The Anatomy of Compromise

In Human Design, compromise occurs when two people share a channel, and one of them has both gates, while the other has only one.

Imagine this: you have a full channel from Gate 29 to Gate 46 — the Channel of Discovery. It flows consistently in you. You live it. You embody it. It’s you.

Then you meet someone who only has Gate 29.

What happens? Mechanically, their 29 “hooks” into your channel, attempting to complete it by borrowing your 46. But their body doesn’t carry the chemistry of that completion — it only accesses it through you. So instead of discovering themselves, they discover your frequency — and it overrides them.

Now reverse the view: you’re the one with only Gate 29. You feel drawn to someone who completes the channel. It feels electric, magnetic, alive. You think, “This person brings me to life.”

But what’s really happening is: you’re compromising yourself. You’re borrowing their chemistry. And slowly, without realizing it, your own decision-making begins to shift. You follow their rhythm. You defer to their pace. You begin to think their thoughts, feel their frequency — and your own authority slips away.


Compromise Is Not Equality

It’s essential to understand: compromise is not a partnership of equals. It is asymmetrical. One side dominates. One side yields.

And the one who yields often doesn’t even know they’re doing it. Because the chemistry of the connection feels so good. It feels exciting. It feels like “meant to be.” But it’s not coming from the intelligence of your form — it’s coming from the bridged channel.

This is where relationships become dangerous.

You begin to make decisions from the compromise. You start to shift your path subtly, daily, unconsciously — until one day you realize: you’re living their design, not yours.
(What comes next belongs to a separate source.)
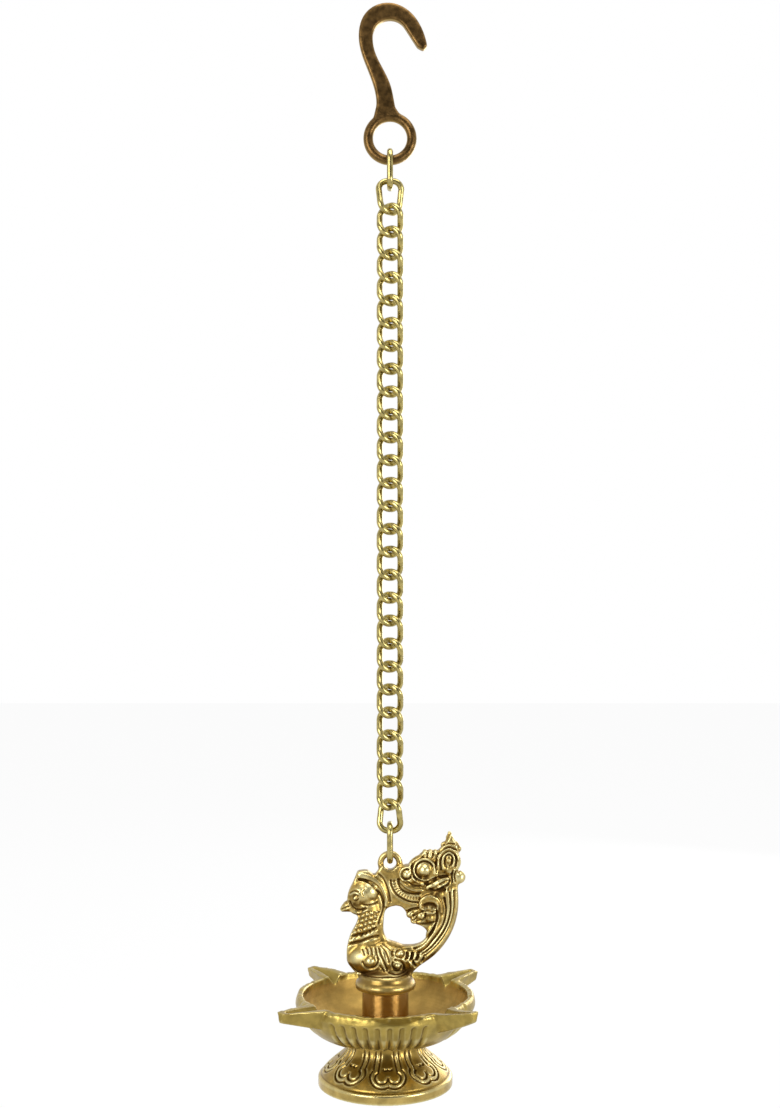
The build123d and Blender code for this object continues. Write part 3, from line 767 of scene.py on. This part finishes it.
# Waves round the hand-finished rim: share of the unevenness, waves to a turn, and where they start
RIM_WAVES = ((0.5, 9, 0.6), (0.35, 17, 2.1), (0.25, 31, 4.0), (0.2, 53, 1.0), (0.15, 83, 3.0))


class LAMP_OT_bowl(bpy.types.Operator):
    """Cast the bowl with its flutes and wick spouts"""

    bl_idname = "lamp.bowl"
    bl_label = "Bowl"

    def execute(self, context):
        sizes = settings(LampBowl)
        bowl = piece_from(welded_copy("bowl"), "bowl_casting")
        recast(bowl, sizes.voxel, sizes.softness)
        pooled_and_shade, polish_and_highlight = self.narrow_flutes(bowl)
        dark_reflection = self.hand_finish_and_dark_reflection(bowl, sizes)
        # The flute lines take patina, and the crescent takes a painted dark reflection
        mark_recesses(bowl, passes=12, full_depth=0.8 * MM, pooled_and_shade=pooled_and_shade + dark_reflection, polish_and_highlight=polish_and_highlight)
        finish = settings(LampFinish)
        # Sand cast brass, wire brushed to a satin yellow, with edges polished by handling, and a painted dark
        # reflection under the front rim
        outside = metal(
            "sand_cast_brass", finish.bowl, roughness=0.34, patina_and_shade=finish.bowl_patina_and_reflection, wear_and_highlight=finish.wear_and_highlight, mottle=5,
            grain=0.7, grain_height=0.05, tint=0.14,
        )
        # The hollow is turned on a lathe and left unpolished, so it is duller and browner
        inside = metal("turned_hollow_brass", finish.hollow, roughness=0.5, mottle=5, grain=0.4, tint=0.12)
        turn_marks(inside, pitch=1.2 * MM, height=0.02 * MM, flat=True)
        give(bowl, outside, inside)
        floor = BOWL_LOW.z + 3 * MM
        for face in bowl.data.polygons:
            reach = math.hypot(face.center.x - AXIS_X, face.center.y)
            if reach < MOUTH_RADIUS and face.normal.z > -0.2 and face.center.z > floor:
                face.material_index = 1
        settle(bowl, "lamp", "cast_brass_bowl", "bowl")
        return {"FINISHED"}

    def narrow_flutes(self, bowl):
        """Softens the flutes' flanks and cuts a fine line down the middle of each, where patina pools."""
        places, normals = points_of(bowl)
        reach, angle = polar(places)
        # Degrees from the middle between two spouts, and millimetres from the nearest flute's middle
        turn = (np.degrees(angle) + BOWL_TURN + 45) % 90 - 45
        nearest = np.clip(np.round(turn / FLUTE_STEP), -4, 4) * FLUTE_STEP
        off = np.radians(np.abs(turn - nearest)) * reach / MM
        rise = (places[:, 2] - BOWL_LOW.z) / MM
        outside = ramp(-normals[:, 2], 0, 0.25) * ramp(rise, FLUTE_RISE, FLUTE_RISE - 1.2) * ramp(rise, 0, 0.8)
        outside *= reach > FLUTE_START
        soft = smoothed(places, edges_of(bowl), passes=22)
        near = outside * ramp(off, FLUTE_HALF, FLUTE_HALF - 1)
        line = outside * hump(off, LINE_HALF)
        places += (soft - places) * near[:, None] - normals * (LINE_DEPTH * MM * line)[:, None]
        move_points(bowl, places)
        # The ridges between the flutes are rubbed bright
        ridges = ramp(off, 0.8, 1.8) * ramp(off, FLUTE_HALF + 1, FLUTE_HALF)
        return 1.3 * line, 0.45 * outside * ridges

    def hand_finish_and_dark_reflection(self, bowl, sizes):
        """Files the band back between the spouts and leaves the rim uneven; says where a dark reflection is painted
        under the front rim.
        """
        places, normals = points_of(bowl)
        reach, angle = polar(places)
        outward = np.stack([places[:, 0] - AXIS_X, places[:, 1]], axis=1) / reach[:, None]
        facing = ramp((normals[:, :2] * outward).sum(axis=1), 0, 0.5)
        quarter = math.pi / 2
        first_spout = math.radians(45 - BOWL_TURN)
        from_spout = np.degrees(np.abs((angle - first_spout + quarter / 2) % quarter - quarter / 2))
        band = ramp(places[:, 2], RIM_Z - BAND_HEIGHT, RIM_Z - MM) * ramp(from_spout, BAND_CLEAR, BAND_CLEAR + 6)
        band *= facing * ramp(reach, BOWL_RADIUS - 4 * MM, BOWL_RADIUS - 2 * MM)
        places[:, :2] -= outward * (band * sizes.band_slope)[:, None]
        # Painted dark reflection: an olive crescent darkens the band under the front of the rim
        front = (np.degrees(angle) - CRESCENT_MIDDLE) / CRESCENT_HALF
        below = (RIM_Z - places[:, 2]) / MM
        dark_reflection = 1.3 * ramp(CRESCENT_DEPTH * (1 - front**2) - below, 0, 0.7) * facing * (reach > 41 * MM)
        # The rim's edge wanders a little, as a file leaves it
        wave = sum(size * np.sin(count * angle + start) for size, count, start in RIM_WAVES)
        near = ramp(places[:, 2], RIM_Z - 3 * MM, RIM_Z) * ramp(reach, 39 * MM, 42 * MM)
        places += normals * (wave * near * sizes.unevenness)[:, None]
        # The front right spout is bent up a little, and the two at the back are shorter and lower
        out = ramp(reach, BOWL_RADIUS, SPOUT_REACH)
        right_front = (places[:, 0] > AXIS_X) & (places[:, 1] < 0)
        back = places[:, 1] > 0
        places[:, 2] += out**1.5 * (FRONT_LIFT * right_front - REAR_DROP * back) * MM
        places[:, :2] -= outward * (REAR_SHORT * MM * out * back)[:, None]
        move_points(bowl, places)
        return dark_reflection


# Height of the foot's polished rim
FOOT_RIM = 5.4 * MM
# The shoulder where the petals end: its height over the foot's base, and how far it stands in from the foot's edge
SHOULDER_RISE = 6.2 * MM
SHOULDER_INSET = 1.8 * MM


class LAMP_OT_foot(bpy.types.Operator):
    """Chase lotus petals on the foot"""

    bl_idname = "lamp.foot"
    bl_label = "Foot"

    def execute(self, context):
        sizes = settings(LampFoot)
        foot = piece_from(welded_copy("foot"), "foot_casting")
        recast(foot, sizes.voxel, sizes.softness)
        places, normals = points_of(foot)
        height = self.petal_grooves(places, sizes)
        outward = np.clip(normals[:, 2] * 3 + 0.4, 0, 1)
        radial = (normals[:, 0] * (places[:, 0] - AXIS_X) + normals[:, 1] * places[:, 1]) > 0
        move_points(foot, places - normals * (height * outward * radial)[:, None])
        mark_recesses(foot, passes=14, full_depth=0.26 * MM)
        finish = settings(LampFinish)
        # Cast brass, browned over the petals and polished on a wheel along the rim
        petals = metal(
            "browned_cast_brass", finish.foot, roughness=0.32, patina_and_shade=finish.patina_and_shade, wear_and_highlight=finish.wear_and_highlight, mottle=4,
            grain=0.7,
        )
        rim = metal(
            "polished_cast_brass", finish.foot_rim, roughness=0.25, patina_and_shade=finish.bowl_patina_and_reflection, wear_and_highlight=finish.wear_and_highlight,
            mottle=6, grain=0.7,
        )
        give(foot, petals, rim)
        for face in foot.data.polygons:
            face.material_index = int(face.center.z < FOOT_LOW.z + FOOT_RIM)
        settle(foot, "lamp", "polished_brass_foot", "foot")
        return {"FINISHED"}

    def petal_grooves(self, places, sizes):
        """Depth of the petals' double outlines at each point, in metres. Below zero it is raised."""
        reach, angle = polar(places)
        shoulder_radius, shoulder = FOOT_RADIUS - SHOULDER_INSET, FOOT_LOW.z + SHOULDER_RISE
        run = np.hypot(reach - shoulder_radius, places[:, 2] - shoulder) / MM - 1.2
        # One petal faces the front, 3 degrees to the right
        step = 2 * math.pi / sizes.petals
        turn = (angle + math.pi / 2 - math.radians(3) + step / 2) % step - step / 2
        across = np.abs(turn) * reach / MM
        # A petal is a tongue that widens downwards and ends in two round lobes
        lobe_run, lobe_across, lobe_radius = 6.4, 3.4, 3.2
        strip = np.maximum(across - (6.5 - 0.17 * run), lobe_run - run)
        lobes = np.hypot(across - lobe_across, run - lobe_run) - lobe_radius
        inner = np.minimum(strip, lobes)
        # A second line runs round it, with a raised strip between the two
        width, second = sizes.groove_width / MM, 2.5
        depth = np.maximum(hump(inner, width), hump(inner - second, width))
        depth -= 0.45 * hump(inner - second / 2, 0.7)
        # A small curl stands at the petal's root
        curl = np.hypot(across - 1.1, run - 11.5)
        depth = np.maximum(depth, 0.7 * hump(curl - 1.0, 0.4) * (run < 11.6))
        within = (places[:, 2] > shoulder + 0.3 * MM) & (places[:, 2] < FOOT_HIGH.z - MM)
        return depth * within * sizes.groove_depth


class LAMP_OT_turned(bpy.types.Operator):
    """Finish the turned post and the fasteners"""

    bl_idname = "lamp.turned"
    bl_label = "Post and fasteners"

    def execute(self, context):
        finish = settings(LampFinish)
        # Turned brass, browned: fine rings from the tool draw the highlights out into upright streaks
        post = metal("lathe_turned_brass", finish.post, roughness=0.2, mottle=8, tint=0.08)
        give(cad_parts["post"], turn_marks(post, pitch=0.6 * MM, height=0.08 * MM, flat=False))
        # Zinc plated steel: grey, slightly blue and dull
        steel = metal("zinc_plated_steel", finish.steel, roughness=0.35, mottle=2, tint=0.06)
        for name in ("tie_stud", "washer", "nut"):
            give(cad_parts[name], steel)
        return {"FINISHED"}


class LAMP_OT_stage(bpy.types.Operator):
    """Set up the floor, backdrop, lights and camera"""

    bl_idname = "lamp.stage"
    bl_label = "Studio"

    def execute(self, context):
        sizes = settings(LampStage)
        self.floor(FOOT_LOW.z - sizes.floor_gap)
        self.world(context.scene)
        middle = Vector((0, 0, sizes.eye_height))
        # Name, place from the middle of the view, size and power
        lamps = (
            ("key", (-0.75, -0.95, 0.25), 0.7, 11.0),
            ("fill", (0.95, -0.75, 0.0), 0.5, 8.0),
            ("top", (0.1, -0.15, 0.75), 0.6, 5.0),
            ("back", (0.5, 0.9, 0.1), 0.6, 4.0),
        )
        for name, place, size, power in lamps:
            light = bpy.data.lights.new(name, "AREA")
            light.size = size
            light.energy = power
            lamp = bpy.data.objects.new(name, light)
            lamp.location = middle + Vector(place)
            lamp.rotation_euler = (middle - lamp.location).to_track_quat("-Z", "Y").to_euler()
            context.scene.collection.objects.link(lamp)
        self.camera(context.scene, sizes)
        context.scene.view_settings.view_transform = "Standard"
        return {"FINISHED"}

    def floor(self, height):
        """A pale floor that keeps the shadow and is white to the camera and in reflections."""
        bm = bmesh.new()
        bmesh.ops.create_grid(bm, x_segments=1, y_segments=1, size=3.0, matrix=Matrix.Translation((0, 0, height)))
        floor = piece_from(bm, "studio_floor")
        material = bpy.data.materials.new("matt_white_paint")
        material.use_nodes = True
        tree = material.node_tree
        tree.nodes.clear()
        rays = add(tree, "ShaderNodeLightPath").outputs
        seen = calculated(tree, "MAXIMUM", rays["Is Camera Ray"], rays["Is Glossy Ray"])
        paint = add(tree, "ShaderNodeBsdfDiffuse", Color=linear("#F4F4F4"))
        glow = add(tree, "ShaderNodeEmission", Color=(1.0, 1.0, 1.0, 1.0), Strength=1.0)
        share = calculated(tree, "MULTIPLY", seen, 0.93)
        mix = add(tree, "ShaderNodeMixShader", {0: share, 1: paint.outputs[0], 2: glow.outputs[0]})
        add(tree, "ShaderNodeOutputMaterial", {"Surface": mix.outputs[0]})
        give(floor, material)

    def world(self, scene):
        """White behind the lamp, also in reflections, with a dim room behind the camera and plain soft light."""
        world = bpy.data.worlds.new("studio")
        world.use_nodes = True
        scene.world = world
        tree = world.node_tree
        tree.nodes.clear()
        rays = add(tree, "ShaderNodeLightPath").outputs
        seen = calculated(tree, "MAXIMUM", rays["Is Camera Ray"], rays["Is Transmission Ray"])
        direction = add(tree, "ShaderNodeTexCoord").outputs["Generated"]
        back = add(tree, "ShaderNodeSeparateXYZ", {"Vector": direction}).outputs["Y"]
        room = calculated(tree, "MULTIPLY", rays["Is Glossy Ray"], ranged(tree, back, -0.95, 0.1, 0.2, 1.0))
        soft = calculated(tree, "MULTIPLY", rays["Is Diffuse Ray"], 0.55)
        strength = calculated(tree, "MAXIMUM", calculated(tree, "MAXIMUM", seen, room), soft)
        sky = add(tree, "ShaderNodeBackground", {"Strength": strength}, Color=(1.0, 1.0, 1.0, 1.0))
        add(tree, "ShaderNodeOutputWorld", {"Surface": sky.outputs[0]})

    def camera(self, scene, sizes):
        """The photograph's level view, with the lamp in the middle of the frame."""
        # In the photograph's pixels: its height, the row of the horizon and the focal length
        frame_height, horizon, focal = 1108, 575, 1500
        data = bpy.data.cameras.new("camera")
        data.sensor_fit = "VERTICAL"
        data.sensor_height = 36.0
        data.lens = data.sensor_height * focal / frame_height
        camera = bpy.data.objects.new("camera", data)
        camera.location = (0, -sizes.distance, sizes.eye_height)
        pitch = math.atan((horizon - frame_height / 2) / focal)
        camera.rotation_euler = (math.pi / 2 + pitch, 0, 0)
        scene.collection.objects.link(camera)
        scene.camera = camera


OPERATORS = (
    LAMP_OT_hook, LAMP_OT_chain, LAMP_OT_figure, LAMP_OT_turned, LAMP_OT_bowl, LAMP_OT_foot, LAMP_OT_stage,
)


class LAMP_PT_panel(bpy.types.Panel):
    """Lists the lamp's pieces"""

    bl_idname = "LAMP_PT_panel"
    bl_label = "Oil lamp"
    bl_space_type = "VIEW_3D"
    bl_region_type = "UI"
    bl_category = "Lamp"

    def draw(self, context):
        for operator in OPERATORS:
            self.layout.operator(operator.bl_idname)
        for kind in SETTINGS:
            box = self.layout.box()
            group = getattr(context.scene, kind.__name__.lower())
            for name in kind.__annotations__:
                box.prop(group, name)


def register():
    """Registers the settings, operators and panel."""
    for kind in SETTINGS + OPERATORS + (LAMP_PT_panel,):
        bpy.utils.register_class(kind)
    for kind in SETTINGS:
        setattr(bpy.types.Scene, kind.__name__.lower(), PointerProperty(type=kind))


def unregister():
    """Removes what register added."""
    for kind in SETTINGS:
        delattr(bpy.types.Scene, kind.__name__.lower())
    for kind in reversed(SETTINGS + OPERATORS + (LAMP_PT_panel,)):
        bpy.utils.unregister_class(kind)


def main():
    """Builds every piece."""
    register()
    for operator in OPERATORS:
        getattr(bpy.ops.lamp, operator.bl_idname.split(".")[1])()


if __name__ == "__main__":
    main()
You gave up your own authority for the illusion of harmony.


Recognizing the Pattern

This is why understanding your own design is essential. When you know your channels, your gates, your definition — you can see when someone is compromising you.

You begin to notice that around certain people, you feel less clear, more dependent, less grounded in your own inner truth.

It’s not about blame. It’s mechanics.

Some relationships are built entirely on compromise. They may function on the surface — the bills get paid, the routines are stable — but underneath, there is a cost. One person disappears into the other. One person loses their center.


There Is No True Love in Compromise

The tragedy of compromise is that it mimics connection. It gives you the feeling of being seen, held, completed. But it’s not real. It’s a borrowed bridge, and borrowed bridges collapse over time.

True love — in the mechanical sense — comes from resonance. From seeing two designs that stand whole in themselves, and meet in a space of correct chemistry, not sacrifice.

In a healthy connection, no one has to give up their authority. No one has to yield to survive. Each person remains sovereign in their design, and the bond is an amplification, not a distortion.


Living Beyond Compromise

So what do you do when you find compromise in your relationship?

First, you don’t panic. You observe.

You go back to your strategy and authority. You live from your inner truth. And you begin to watch where you’re giving up your own knowing to accommodate another’s energy.

Sometimes, awareness is enough to shift the dynamic. Sometimes, it takes distance. And sometimes, it means leaving entirely.

But whatever the form, the principle is the same: your design is never meant to be compromised. It is your vehicle. It is your authority. It is the only thing that knows what’s correct for you.

To give that away — even for love — is to lose yourself.

And you are not here to lose yourself.

You are here to live you. Authentically. Precisely. Unapologetically.

That is the foundation of all real relationships.